Running across every release is an upgraded Superlative Chronometer certification: in 2026, the certification has been strengthened with the addition of three new testing criteria—resistance to magnetism, reliability and sustainability— supplementing the precision, waterproofness, self-winding and autonomy reserve standards already in place since 2015.

Oyster Perpetual Cosmograph Daytona, Oystersteel and platinum

The most technically ambitious release of the year is the new Cosmograph Daytona in a Rolesium version, and arguably the most surprising. Oystersteel and platinum have never been combined in a Cosmograph Daytona before, and that alone would have made headlines.

But the real story is what Rolex has done with the dial and the bezel. The anthracite Cerachrom bezel is made from an entirely new ceramic composite of zirconia enriched with tungsten carbide, the subject of a patent application filed in 2024. Its tachymetric scale numerals sit horizontal, as they did on the original 1963 references, and are coated with platinum via PVD. In the metal, the effect reads genuinely metallic—a marked departure from the flat black ceramic of every other current Cosmograph Daytona. The white enamel dial is a marvel in itself. Rather than applying enamel to a metal base, Rolex fires it onto ceramic plates—one for the dial itself and three for the counters—before mounting all four to a brass base.

The result is exceptionally rich and luminous, impervious to UV and oxidation, and unlike anything currently in production at this scale. A transparent case back, platinum case back ring, yellow gold oscillating weight, and the calibre 4131 complete the picture.

Oyster Perpetual Day-Date 40, 18 karat Jubilee Gold

The second major headline is the introduction of an entirely new precious metal. Jubilee gold is a brand-new 18-karat gold alloy conceived, developed and produced in Rolex’s own foundry, marking the first new gold alloy from the brand in more than two decades, since the Everose gold debuted in 2005.

The new alloy blends tones of tender yellow, warm grey and soft pink. In person, the effect is intentionally restrained—less declarative than yellow gold or Everose, shifting between warm and cool depending on the light, lending the watch a quality of quiet confidence rather than outright flash. The alloy makes its debut on the Day-Date 40, paired with a light green aventurine dial set with a circle of ten baguette-cut diamonds and a fluted bezel, and powered by calibre 3255.

Rolex Oyster Perpetual Datejust 41, white Rolesor

To celebrate both the Datejust’s role as the archetypal timepiece in the Rolex catalogue and the 100th anniversary of the Oyster case, Rolex introduced a Datejust 41 in white Rolesor featuring a green lacquer ombré dial—the first ombré dial coloured entirely by lacquering since the technique was reintroduced in 2019.

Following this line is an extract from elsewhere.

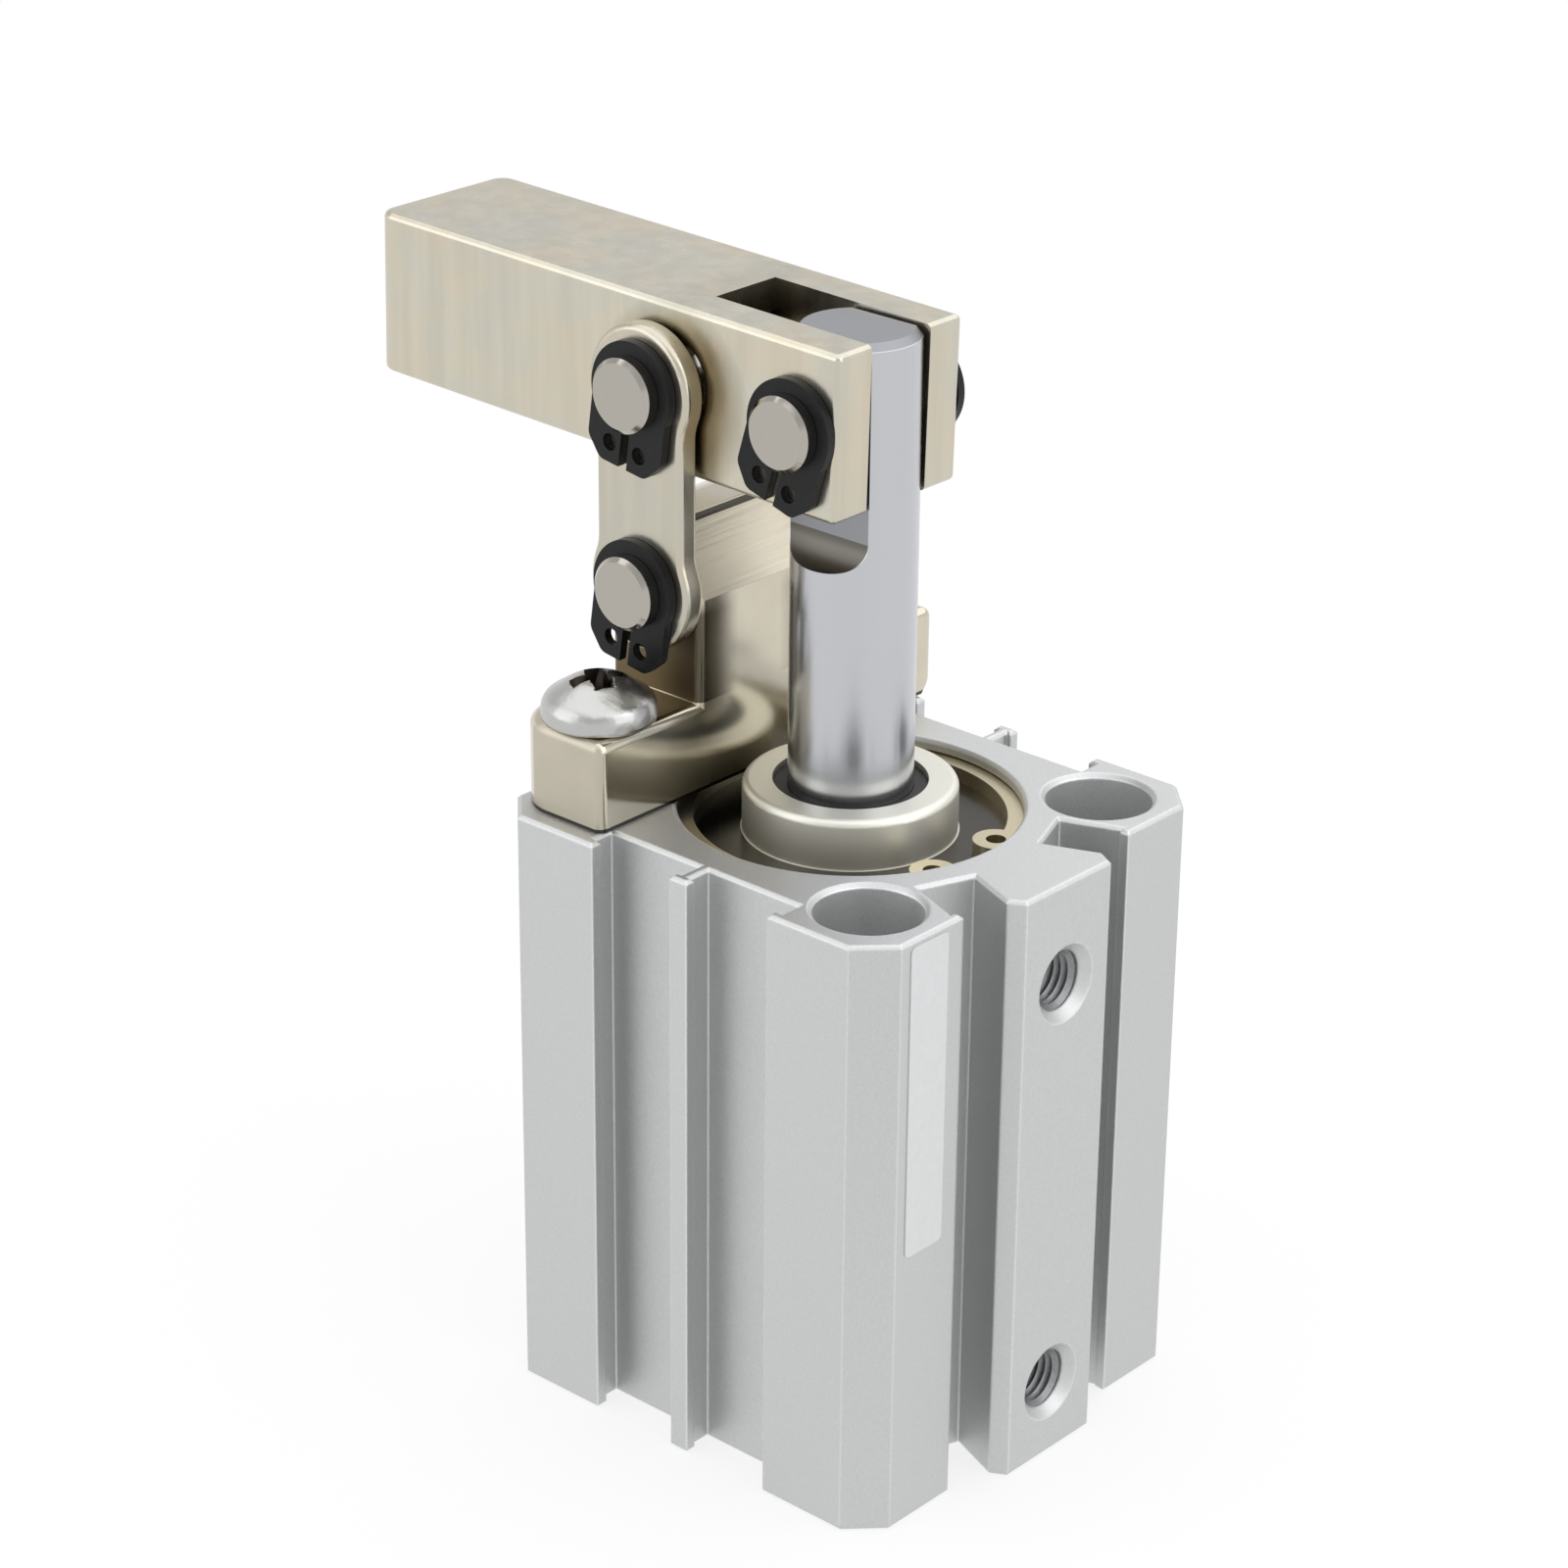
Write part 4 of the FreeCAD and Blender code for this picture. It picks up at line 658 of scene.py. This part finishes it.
class CLAMP_OT_screws(bpy.types.Operator):
    """Cut the cross recess into the heads of the bracket screws"""
    bl_idname = "clamp.screws"
    bl_label = "Bracket screws"

    def execute(self, context):
        settings = context.scene.clamp_screw
        for side in ("near", "far"):
            node = "bracket_screw_" + side
            low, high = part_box(node)
            head_top = Vector(((low.x + high.x) / 2, (low.y + high.y) / 2, high.z))
            screw = frame["nodes"][node].copy()
            screw.data = frame["nodes"][node].data.copy()
            context.collection.objects.link(screw)
            screw.parent = None
            join_triangles(screw)
            give(screw, FINISHES["bright_screw_steel"])
            cutter = self.cross(settings, head_top)
            give(cutter, FINISHES["screw_recess"])
            # The recess keeps the cutter's darker colour, a painted shade
            apply_modifier(screw, "BOOLEAN", operation="DIFFERENCE", object=cutter, solver="EXACT",
                           material_mode="TRANSFER")
            bpy.data.objects.remove(cutter)
            settle(screw, "bracket_screw_head_" + side)
            smooth(screw, degrees=40)
            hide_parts(node)
            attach(screw, "cylinder")
        return {"FINISHED"}

    def cross(self, settings, centre):
        """A tapered cross, wide at the head's top and narrow at its bottom."""
        wings = []
        for turn in (settings.turn, settings.turn + math.radians(90)):
            deselect()
            bpy.ops.mesh.primitive_cube_add(size=1, location=centre, rotation=(0, 0, turn))
            wing = bpy.context.object
            wing.scale = (2 * settings.wing, settings.wing_width, 2 * settings.recess_depth)
            bpy.ops.object.transform_apply(location=False, rotation=False, scale=True)
            bpy.ops.object.mode_set(mode="EDIT")
            bpy.ops.mesh.select_all(action="DESELECT")
            bpy.ops.object.mode_set(mode="OBJECT")
            for face in wing.data.polygons:
                face.select = face.normal.z < -FACING
            bpy.ops.object.mode_set(mode="EDIT")
            bpy.ops.transform.resize(value=(settings.length_taper, settings.width_taper, 1))
            bpy.ops.object.mode_set(mode="OBJECT")
            wings.append(wing)
        apply_modifier(wings[0], "BOOLEAN", operation="UNION", object=wings[1], solver="EXACT")
        bpy.data.objects.remove(wings[1])
        return wings[0]


class CLAMP_OT_port_threads(bpy.types.Operator):
    """Turn an internal thread into each air port"""
    bl_idname = "clamp.port_threads"
    bl_label = "Port threads"

    def execute(self, context):
        settings = context.scene.clamp_thread
        turns = settings.run / settings.pitch
        steps = int(settings.steps * turns)
        start = PORT_FACE - settings.start
        width = settings.pitch * settings.ridge
        for port in ("upper_port", "lower_port"):
            centre = Vector(mounts[port]["pos_m"])
            root = mounts[port]["dims"]["r_mm"] * MM
            deselect()
            # One ridge of the thread in the plane through the port's axis, swept round that axis
            bpy.ops.mesh.primitive_circle_add(vertices=3, radius=1, fill_type="NOTHING", location=(0, 0, 0))
            ridge = bpy.context.object
            corners = (
                (start, 0, root + settings.bite),
                (start - width, 0, root + settings.bite),
                (start - width / 2, 0, root - settings.depth),
            )
            for vertex, corner in zip(ridge.data.vertices, corners):
                vertex.co = corner
            apply_modifier(ridge, "SCREW", axis="X", angle=math.tau * turns,
                           screw_offset=settings.pitch - settings.run,
                           steps=steps, render_steps=steps, use_merge_vertices=False)
            ridge.location = (0, centre.y, centre.z)
            bpy.ops.object.transform_apply(location=True, rotation=True, scale=True)
            bpy.ops.object.mode_set(mode="EDIT")
            bpy.ops.mesh.select_all(action="DESELECT")
            bpy.ops.mesh.select_mode(type="EDGE")
            bpy.ops.mesh.select_non_manifold()
            bpy.ops.mesh.edge_face_add()
            bpy.ops.mesh.select_all(action="SELECT")
            bpy.ops.mesh.normals_make_consistent(inside=False)
            bpy.ops.object.mode_set(mode="OBJECT")
            settle(ridge, port + "_thread")
            smooth(ridge, degrees=25)
            give(ridge, FINISHES["tapped_thread"])
            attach(ridge, "cylinder")
        return {"FINISHED"}


class CLAMP_OT_label(bpy.types.Operator):
    """Stick a blank label on the port side of the body"""
    bl_idname = "clamp.label"
    bl_label = "Blank label"

    def execute(self, context):
        settings = context.scene.clamp_label
        centre = Vector((
            PORT_SIDE + settings.thick / 2,
            (settings.low_y + settings.high_y) / 2,
            TOP - settings.drop - settings.tall / 2,
        ))
        deselect()
        bpy.ops.mesh.primitive_cube_add(size=1, location=centre)
        label = bpy.context.object
        label.scale = (settings.thick, settings.high_y - settings.low_y, settings.tall)
        settle(label, "blank_label")
        bpy.ops.object.mode_set(mode="EDIT")
        bpy.ops.mesh.select_all(action="DESELECT")
        bpy.ops.object.mode_set(mode="OBJECT")
        # The four edges through the film's thickness are the corners to round
        for edge in label.data.edges:
            a, b = (label.data.vertices[k].co for k in edge.vertices)
            edge.select = abs(a.x - b.x) > settings.thick / 2
        bpy.ops.object.mode_set(mode="EDIT")
        bpy.ops.mesh.bevel(offset=settings.corner, segments=6)
        bpy.ops.object.mode_set(mode="OBJECT")
        smooth(label)
        give(label, FINISHES["label_film"])
        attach(label, "cylinder")
        return {"FINISHED"}


class CLAMP_OT_studio(bpy.types.Operator):
    """Set the floor, the soft lights and the camera"""
    bl_idname = "clamp.studio"
    bl_label = "Studio"

    def execute(self, context):
        settings = context.scene.clamp_studio
        self.camera(settings)
        self.floor(settings)
        self.lights()
        self.world()
        context.scene.view_settings.view_transform = "Standard"
        return {"FINISHED"}

    def camera(self, settings):
        deselect()
        bpy.ops.object.camera_add()
        camera = bpy.context.object
        camera.name = "photo_camera"
        camera.data.lens = settings.lens
        camera.data.sensor_width = 36
        camera.data.clip_start = 10 * MM
        azimuth, elevation, roll = settings.azimuth, settings.elevation, settings.roll
        back = Vector((
            math.sin(azimuth) * math.cos(elevation),
            -math.cos(azimuth) * math.cos(elevation),
            math.sin(elevation),
        ))
        level = Vector((math.cos(azimuth), math.sin(azimuth), 0))
        upright = back.cross(level)
        right = level * math.cos(roll) + upright * math.sin(roll)
        up = upright * math.cos(roll) - level * math.sin(roll)
        shift = right * settings.offset_x + up * settings.offset_y
        place = shift + back * settings.distance + Vector((0, 0, TOP))
        camera.matrix_world = Matrix.Translation(place) @ Matrix((right, up, back)).transposed().to_4x4()
        bpy.context.scene.camera = camera

    def floor(self, settings):
        deselect()
        bpy.ops.mesh.primitive_plane_add(size=FLOOR_SIZE, location=(0, 0, -FLOOR_GAP))
        floor = bpy.context.object
        settle(floor, "floor")
        material, tree, place = start_material("white_floor")
        paint = add_node(tree, "ShaderNodeBsdfDiffuse", {"Color": shade(settings.floor_colour)})
        white = add_node(tree, "ShaderNodeEmission", {"Color": shade(PLAIN), "Strength": 1.0})
        # Mirrors see the same white floor as the camera does
        ray = add_node(tree, "ShaderNodeLightPath").outputs
        mirrored = add_node(tree, "ShaderNodeMath", {
            0: ray["Is Glossy Ray"], 1: ray["Is Transmission Ray"]}, operation="MAXIMUM")
        looked_at = add_node(tree, "ShaderNodeMath", {
            0: ray["Is Camera Ray"], 1: mirrored}, operation="MAXIMUM")
        # Whiter with distance, so that only the floor round the object keeps its shadow
        reach = add_node(tree, "ShaderNodeVectorMath", {0: place}, operation="LENGTH").outputs["Value"]
        fade = add_node(tree, "ShaderNodeMapRange", {
            "Value": reach, "From Min": SHADOW_REACH, "From Max": WHITE_REACH,
            "To Min": WHITE_OVER_SHADOW, "To Max": 1.0})
        seen = add_node(tree, "ShaderNodeMath", {0: looked_at, 1: fade}, operation="MULTIPLY")
        surface = add_node(tree, "ShaderNodeMixShader", {0: seen, 1: paint, 2: white})
        add_node(tree, "ShaderNodeOutputMaterial", {"Surface": surface})
        give(floor, material)

    def lights(self):
        aim = Vector(LAMP_AIM) * MM
        for name, place_mm, (width, height), watts in SOFTBOXES:
            deselect()
            place = Vector(place_mm) * MM
            turn = (place - aim).to_track_quat("Z", "Y")
            bpy.ops.object.light_add(type="AREA", location=place, rotation=turn.to_euler())
            lamp = bpy.context.object
            lamp.name = name
            lamp.data.shape = "RECTANGLE"
            lamp.data.size = width * MM
            lamp.data.size_y = height * MM
            lamp.data.energy = watts

    def world(self):
        world = bpy.data.worlds.new("studio")
        bpy.context.scene.world = world
        world.use_nodes = True
        tree = world.node_tree
        tree.nodes.clear()
        where = add_node(tree, "ShaderNodeTexCoord").outputs["Generated"]
        upwards = add_node(tree, "ShaderNodeSeparateXYZ", {"Vector": where}).outputs["Z"]
        ramp = add_node(tree, "ShaderNodeValToRGB", {"Fac": upwards}, ROOM)
        room = add_node(tree, "ShaderNodeBackground", {"Color": ramp, "Strength": 1.0})
        add_node(tree, "ShaderNodeOutputWorld", {"Surface": room})


class CLAMP_PT_panel(bpy.types.Panel):
    """Lists the pieces in the order they are made"""
    bl_idname = "CLAMP_PT_panel"
    bl_label = "Clamp cylinder"
    bl_space_type = "VIEW_3D"
    bl_region_type = "UI"
    bl_category = "Clamp cylinder"

    def draw(self, context):
        for operator in OPERATORS:
            self.layout.operator(operator.bl_idname)
        for group in SETTINGS:
            box = self.layout.box()
            owner = getattr(context.scene, group)
            for name in owner.__annotations__:
                box.prop(owner, name)


SETTINGS = {
    "clamp_finish": ClampFinishSettings,
    "clamp_thread": ClampThreadSettings,
    "clamp_screw": ClampScrewSettings,
    "clamp_label": ClampLabelSettings,
    "clamp_studio": ClampStudioSettings,
}
OPERATORS = (
    CLAMP_OT_finishes,
    CLAMP_OT_screws,
    CLAMP_OT_port_threads,
    CLAMP_OT_label,
    CLAMP_OT_studio,
)


def register():
    for cls in (*SETTINGS.values(), *OPERATORS, CLAMP_PT_panel):
        bpy.utils.register_class(cls)
    for name, cls in SETTINGS.items():
        setattr(bpy.types.Scene, name, PointerProperty(type=cls))


def unregister():
    for name in SETTINGS:
        delattr(bpy.types.Scene, name)
    for cls in reversed((*SETTINGS.values(), *OPERATORS, CLAMP_PT_panel)):
        bpy.utils.unregister_class(cls)


def main():
    register()
    bpy.ops.clamp.finishes()
    bpy.ops.clamp.screws()
    bpy.ops.clamp.port_threads()
    bpy.ops.clamp.label()
    bpy.ops.clamp.studio()


if __name__ == "__main__":
    main()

Green lacquer is applied to the base plate, then the colour gradient is created by spraying black lacquer in concentric motions, shifting from a light green at the centre to an inky dark hue at the outer edges. The watch pairs this dramatic dial with a white gold fluted bezel and an Oyster bracelet.

Rolex Oyster Perpetual 36, Oystersteel

The most visually arresting Oyster Perpetual is the steel 36 mm with what Rolex calls the Jubilee motif. Recalling the Jubilee motif dials that appeared on Datejusts and Day-Dates from the late 1970s onwards, the new version puts a colorful spin on the format with a repeating high-contrast pattern based on the letters R-O-L-E-X, rendered in ten distinct colours applied individually in sequence.

Rolex Oyster Perpetual 28, 18 karat yellow gold
Rolex Oyster Perpetual 34, 18 karat Everose gold

For the first time in roughly two decades, the Oyster Perpetual is also available in solid gold. The 34 mm comes in Everose gold with a blue stone lacquer dial and dumortierite markers at 3, 6, and 9; the 28 mm in yellow gold with a green lacquer dial and heliotrope. Both are satin-finished—another first for a precious metal Oyster Perpetual—which strips the usual ceremony from the material and makes each watch feel modern, tactile, and surprisingly understated.

Rolex Oyster Perpetual Yacht-Master II, Oystersteel
Rolex Oyster Perpetual Yacht-Master II, 18 karat yellow gold

Rolex has also reintroduced the Yacht-Master II in an entirely new generation available in Oystersteel or 18-karat yellow gold. The rotatable bezel and Ring Command system is gone, replaced by a clean blue Cerachrom bezel and a pusher-driven interface: one press adds a minute to the countdown, up to ten in total. The upper pusher starts the count, and the seconds hand runs counterclockwise during the final 30 seconds—a detail that manages to be both practical and delightful. The new calibre 4162 offers 72 hours of power reserve.

Taken together, this is the most materially ambitious Rolex collection in years. Jubilee gold opens a new chapter in the brand’s precious metal story. The Oyster Perpetual range, from the maximalist Jubilee motif to the satinfinished gold miniatures, shows a brand willing to experiment freely across its most foundational line. And across all of it runs something quieter but perhaps more significant: the sense that Rolex, at 100 years, is still pushing itself.